An inside ball from Russell to Cokanasiga opened Sale up for Matt Gallagher’s opening try. That naturally put Sale on alert for the same tactic, so Russell shaped to go back inside during another attack to a supporting Cokanasiga run. Sale rushed up hard and fell for the Russell dummy, with the ball instead going back outside to Tom Dunn before Cokanasiga went over a couple of passes later.
Russell was in their heads. His flick-on pass to set up the break for Cokanasiga’s second was so subtle that if you blinked you probably missed it.
“I quite enjoy the challenge, and we got to him a couple of times today. But it’s the moment that you don’t,” Alex Sanderson, the Sale director of rugby, explained. “The moment when you take the show-and-go, as we did, the deception and the offload comes in.
“When you feel like you are in a really good spot defensively and then it’s like, ‘where has that come from?’ He has that ability, that X-factor to magic something out of nothing.”
That all being said, while Russell provides the stardust it cannot be stressed enough how complete Bath now feel as a side. There are now waves of powerful ball-carriers in this squad – looking at you, Ted Hill – who are thriving. The kicking game through Ben Spencer is firing.

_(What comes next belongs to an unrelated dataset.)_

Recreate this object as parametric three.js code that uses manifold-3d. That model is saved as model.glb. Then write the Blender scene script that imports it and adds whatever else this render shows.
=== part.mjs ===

And the best pass of the day arguably belonged to Will Muir, with an offload out the back for Ollie Lawrence, now sporting a bleach-blonde haircut post-Six Nations, to score Bath’s fifth and final try.
The Dunn try off a maul to secure a bonus point is where Bath now feel different to the sides of seasons past who would have crumbled. This time it was Bath who dominated, a scrum penalty won by Beno Obano, applying pressure to promising Sale youngster Asher Opoku-Fordjour, followed up by a maul penalty and then a maul try.
At that point the game was finely poised at 30-24, with Bath having seen off the patch when they were down to 14 after Lawrence’s yellow card for a high tackle on Rob du Preez. It felt like a statement of intent.
Sale pushed Bath, no question, and looked far better for the extended rest of the last few weeks than their previous, leggy performance away at Gloucester. Their attack with George Ford back at No 10 was much improved, firing out flat passes like the assist which led to a very nice finish by Manu Tuilagi.
Dugdale in particular was excellent, carrying hard and grafting defensively, and deserved his try after a brilliant tap tackle earlier on Lawrence.
It will hurt Sale that their defence and set-piece, their two staples last season, ultimately let them down.
Yet that was the difference. When the game was finely poised, Bath had the answers. And when you consider the lows they have been to in recent years, that is an enormous leap forward.
Match details
Scoring sequence: 5-0 Gallagher try, 7-0 Russell con, 7-3 Ford pen, 7-8 Tuilagi try, 7-10 Ford con, 12-10 Cokanasiga try, 14-10 Russell con, 14-15 Roebuck try, 14-17 Ford con, 17-17 Russell pen, 22-17 Cokanasiga try, 24-17 Russell con, 24-22 Dugdale try, 24-24 Ford con, 27-24 Russell pen, 30-24 Russell drop goal, 35-24 Dunn try, 37-24 Russell con, 42-24 Lawrence try.
Bath: M Gallagher (O Bailey 77); J Cokanasiga, O Lawrence, C Redpath, W Muir; F Russell, B Spencer (c, L Schreuder 77); B Obano (J Schoeman 68), T Dunn (H Faiva 77), T du Toit, Q Roux (E Stooke 60), C Ewels, T Hill, S Underhill (M Reid 72), A Barbeary (J Coetzee 40). Not used: A Griffin. Yellow card: Lawrence 56.
Sale Sharks: J Carpenter; T Roebuck, R du Preez (c), M Tuilagi (S James 77), A Reed (T O’Flaherty 58); G Ford, G Warr (R Quirke 50); B Rodd (S McIntyre 58), L Cowan-Dickie (T Taylor 54), J Harper (A Opoku-Fordjour 54), C Wiese (B Bamber 59), J Beaumont, E van Rhyn, S Dugdale, J du Preez. Not used: H Andrews.